Similarly, about 95% of the time, the proportion of even rolls will be between $0.5$ give-or-take two standard deviations, or between:

$0.5 - (2 \times 0.1) = 0.3$ and
$0.5 + (2 \times 0.1) = 0.7$ .

This interval tell us what values of $\hat{p}$ are likely to be observed in samples of size 25. Most of the time (i.e. approximately 95% of the time), the value of $\hat{p}$ is expected to be between 0.30 and 0.70. (For instance, in the animation above, all ten sets of 25 rolls (or 100%) had a sample proportion betweeen 0.30 and 0.70.)

More formally, the sample proportion $\hat{p}$ is likely to lie within the interval

$p \pm (multiplier \times s.e. (\hat{p})),$ where $s.e. (\hat{p})$ is the standard error of the sample proportion (calculated using Eq. (20.1)).
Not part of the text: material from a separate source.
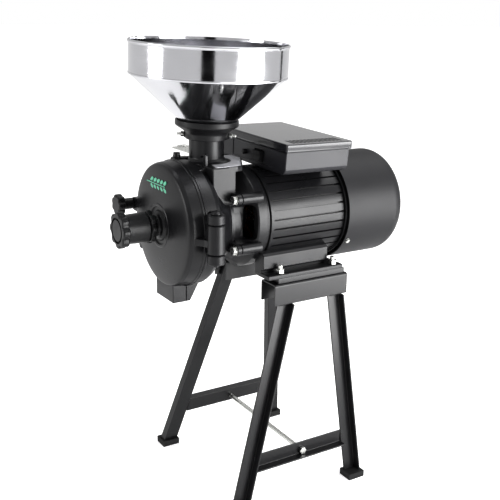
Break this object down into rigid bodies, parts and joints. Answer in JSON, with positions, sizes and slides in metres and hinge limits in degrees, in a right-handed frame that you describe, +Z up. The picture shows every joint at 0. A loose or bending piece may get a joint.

The symbol ‘ $\pm$ ’ means ‘plus or minus,’ or ‘give-or-take.’

The multiplier depends on how confident we wish to be that the interval contains the value of $\hat{p}$ .

For a 95% interval—the most common level of confidence—the multiplier is approximately 2, based on the 68–95–99.7 rule: Approximately 95% of observations are within two standard deviations of the value of $p$ (the mean of the normal distribution in Fig. 20.1).

That is, the approximate 95% interval is:

$p \pm (2 \times s.e. (\hat{p})) .$ For a 90% interval, either tables or a computer would be used to find the correct multiplier, since the 68–95–99.7 rule isn’t helpful.

In practice, 95% intervals are the most common, and we’ll use a multiplier of $2$ to find an approximate 95% interval when computing the interval without using software. Software can be used for any other percentage interval (or for an exact 95% interval).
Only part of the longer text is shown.